For a brief interlude, the Leveson inquiry took us back to a time, pre-hacking, pre-internet, pre-PC, when newspapers were in their pomp, fuelled by the riches of ambitious male proprietors, locked in fierce rivalry – when, literally, anything went. It was an age of crazy competition between newsrooms, when seasoned journalists literally raced each other to get the unfolding story, no matter how bizarre (remember the rush to save the life of Blackie the donkey?). It was when Rupert Murdoch took on the print unions and won, and the giant ego of Robert “Cap’n Bob” Maxwell owned the Mirror titles; when The Sun was able to boast “it’s The Sun wot won it” in relation to the 1992 general election.

It was an era of heavy boozing and smoking and sex (and that was just in the office), of story-telling and chasing, of money-no-object haring across the world on improbable missions (to find Lord Lucan, to discover the yeti, to encounter lost tribes of cannibals). The profession, if that’s what it can be termed, had its own vernacular, in which often the phrase meant the exact opposite.

So, someone was “bang to rights” – which frequently meant they were anything but, that the story was based on a single-sourced claim, sometimes a total pack of lies which had no chance of surviving a mauling in court. Subjects or opposing papers were “legged over” or ripped off. Or they were “shafted” – same thing.

At the centre of all this febrile nuttiness was Maxwell Frank Clifford. One of the most commonly used terms in the madness was the “buy-up”. Clifford came to make it his own.

A story would break, and news editors would dispatch reporters to do deals with those involved – those directly involved, but also their friends and relatives.

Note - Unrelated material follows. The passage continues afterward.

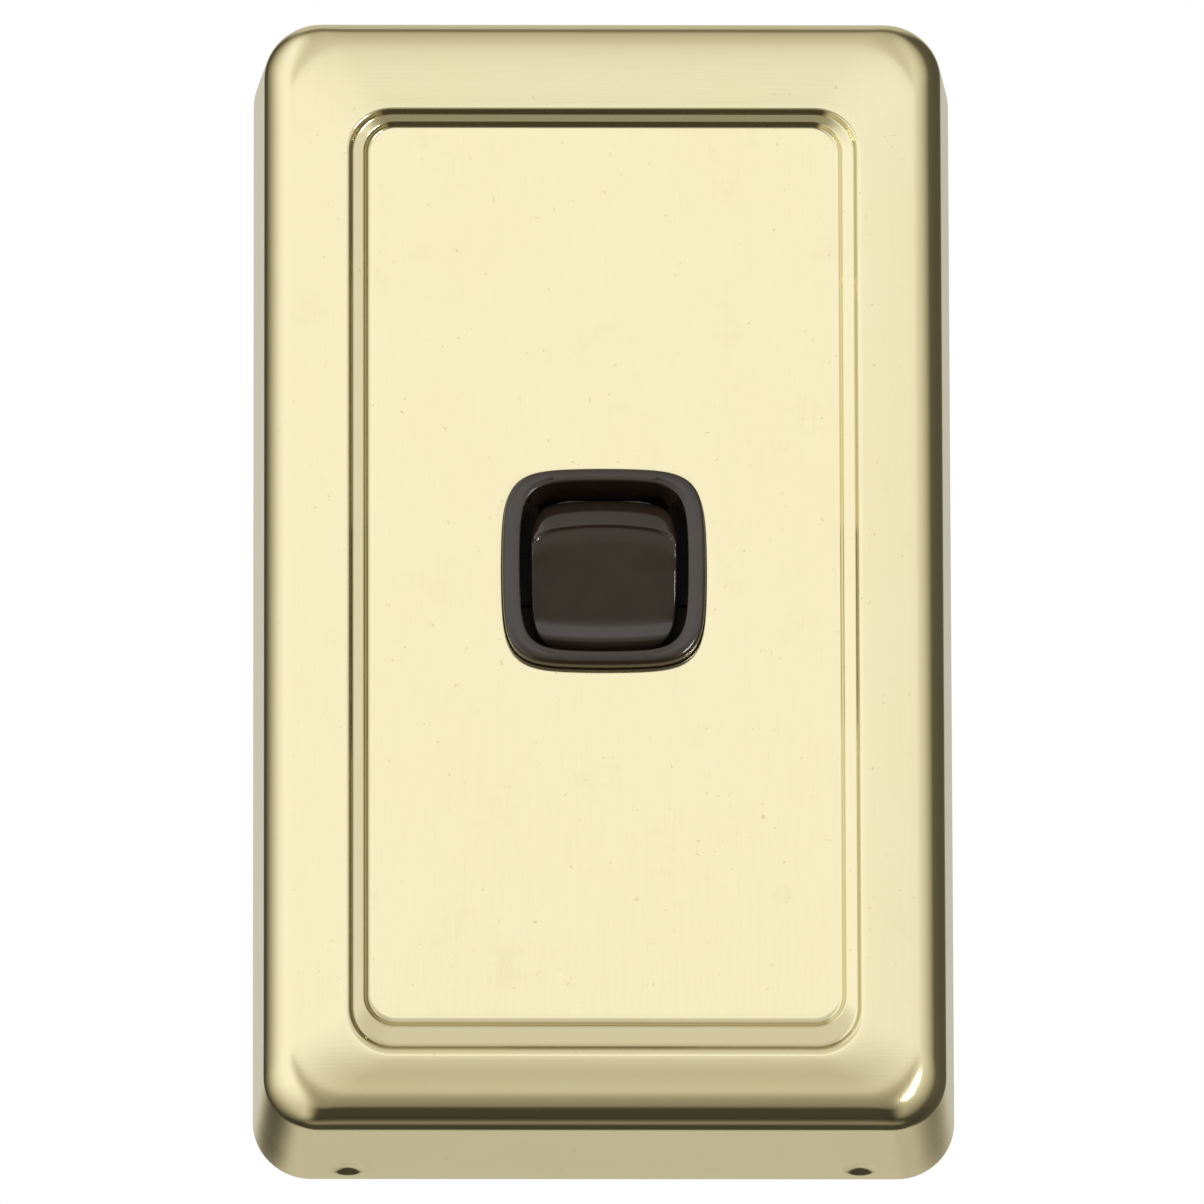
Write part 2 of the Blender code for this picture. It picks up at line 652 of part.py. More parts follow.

The cry would go up across the news floor that “the Express has got the mother!” or “the Mirror’s got the father!” They would descend like a pack on an unsuspecting location, ignoring speed limits or parking controls, to “doorstep”: knock on doors, shout through letterboxes, turn up with bunches of flowers out of feigned sympathy, do anything to get the person to agree to speak to them and only them.

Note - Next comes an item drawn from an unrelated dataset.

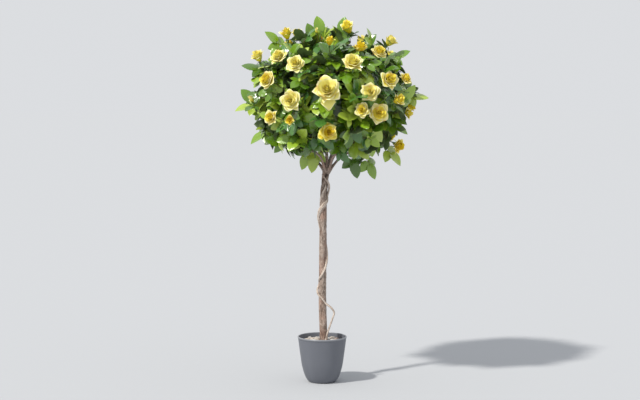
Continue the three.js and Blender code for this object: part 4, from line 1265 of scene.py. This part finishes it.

Money was most likely to be dangled by the Sundays, by the News of the World, People and the Sunday Mirror, where the rivalry was fiercest and always the hunt was on for a “good read” at the weekend. “My newspaper guarantees to match or top any offer you’ve received from another news organisation. Please call me on this number…”

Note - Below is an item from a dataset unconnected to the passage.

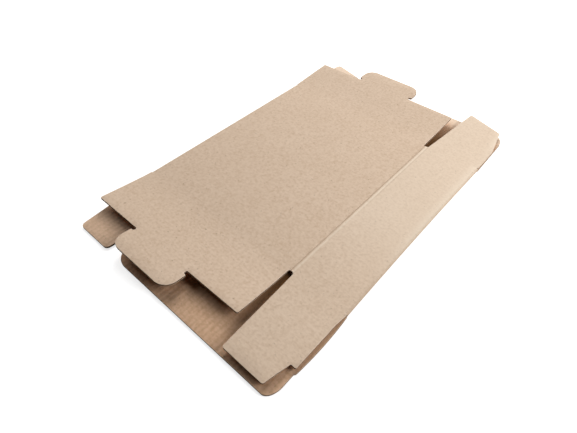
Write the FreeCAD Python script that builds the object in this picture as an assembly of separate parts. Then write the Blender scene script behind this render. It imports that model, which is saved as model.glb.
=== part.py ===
"""A die-cut corrugated carton, glued into a tube and pressed flat.

The tube lies on its lower wide panel. Two folds, left and right, join the lower layer
to the upper one. Each of the four panels carries a flap at the front and at the rear.
The lower flaps are one sheet with the tube. The four upper flaps swing up about their
creases, so each is a piece of its own.

X runs across the tube, Y along it from the front to the rear, Z up.
Lengths are in millimetres and angles in degrees.
"""
import FreeCAD, Part
import math
import os

# Board and tube
board = 1.5
wide_panel = 136.0
narrow_panel = 42.0
body_length = 163.2
layer_gap = 1.4
narrow_panel_droop = 1.3

# Glued seam between the two lower panels
lap_width = 14.0
lap_thickness = 1.0
lap_end_taper = 5.0
seam_gap = 0.7
seam_step_run = 2.2

# Flap creases, pressed into the inner face
score_width = 1.6
score_depth = 0.3

# Crease between the upper panels: a bead along it, and a fine valley on the wide panel's side
bead_width = 2.2
bead_height = 0.22
valley_width = 0.6
valley_depth = 0.12

# Slots between neighbouring flaps
slot_width = 3.8
slot_past_crease = 0.9
slot_end_radius = 1.2
fold_side_clearance = 1.0

# Lock flaps, one at each end of the upper wide panel
lock_shoulder = 41.5
tab_length = 18.0
tab_width = 54.0
tab_corner_radius = 9.0
tab_notch_depth = 2.3
tab_notch_height = 2.7
tab_notch_radius = 1.2
cut_corner_radius = 1.2
step_corner_radius = 0.6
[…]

It beggars belief now, the tricks they pulled. Once, I remember phoning a friend, also a journalist, who helped the red tops. There was a whirring noise in the background. “What’s that?” I asked. “I can’t talk to you now.” “What are you doing?” “Don’t ask.” Eventually, he confessed: he was drilling a hole behind a picture on a bedroom wall in a Yorkshire hotel, to feed through a micro-camera, to catch the unwitting guest in the room next door enjoying what the paper would call “illicit romps”.

Gradually, though, the battle changed. One man cleverly and calculatingly monopolised the buy-up. From his base above a hairdresser and shoe shop in London’s Bond Street, Clifford increasingly became the agent who represented the people in a story. He was the buy-up king. Instead of six offers lying on the doormat, he would ensure they all went to him, for only him to negotiate and agree.

Until Clifford made the trade his own, there had been no dominant fixer, nobody controlling buy-ups. He was like a current all-powerful football agent, selling access to his clients, negotiating their interviews, appearances and endorsements. He found a lucrative niche, putting himself in the middle of a web, able to play one editor off against another.

It would be wrong to suppose he only dealt with the tabloids. I met him on many occasions. One of his stunts, if he had, say, a tale with a political dimension – an MP up to no good, for example – would be to push a few crumbs in the direction of the “serious” papers. It reinforced the veracity of the disclosures appearing elsewhere, gave them respectability.

He knew the broadsheets didn’t pay for stories, that cheque-book journalism was not our business, so he would want to barter. In return for a tit-bit or two about the hapless politician he would request a piece on another client of his. I recall sitting in the kitchen of his house in Surrey and agreeing to a travel article about a golf complex he was representing in southern Spain, in exchange for some dirt on a government minister.

To the inquiring reporter from the less well-off, “quality” end of the market, Clifford would ask: “How can you help me?” He was serious. I was struck by how humourless he could be, especially when it came to boosting the coffers or reputation of Max Clifford Associates. He did not do much small talk, his occasional quips weren’t that funny at all, and he was deliberate and laconic in his delivery, wanting to cut to the deal. The unwritten bargain was simple and understood: no swap meant no details meant no story.

Now, Clifford is in prison and Max Clifford Associates faces an uncertain future. Already, clients, including Simon Cowell, the lingerie brand Boux Avenue and Channel 4 businessman Dave Fishwick have reportedly dropped the firm. In truth, however, the trade in buy-ups he cornered has long since diminished. All newspapers are on harder times; the News of the World has disappeared; the war for the kiss ’n’ tells on a Sunday is less intense; more PRs have entered the field, albeit without the same success or profile; and we’ve had Leveson.

In this new, cleaner age, it’s perhaps fitting that the man who caused Lord Justice Leveson to take off his glasses and rub his eyes at the evidence he was hearing should have collapsed so spectacularly. As Clifford would doubtless have said, if he was pushing the account of his own rise and fall: “You couldn’t make it up.”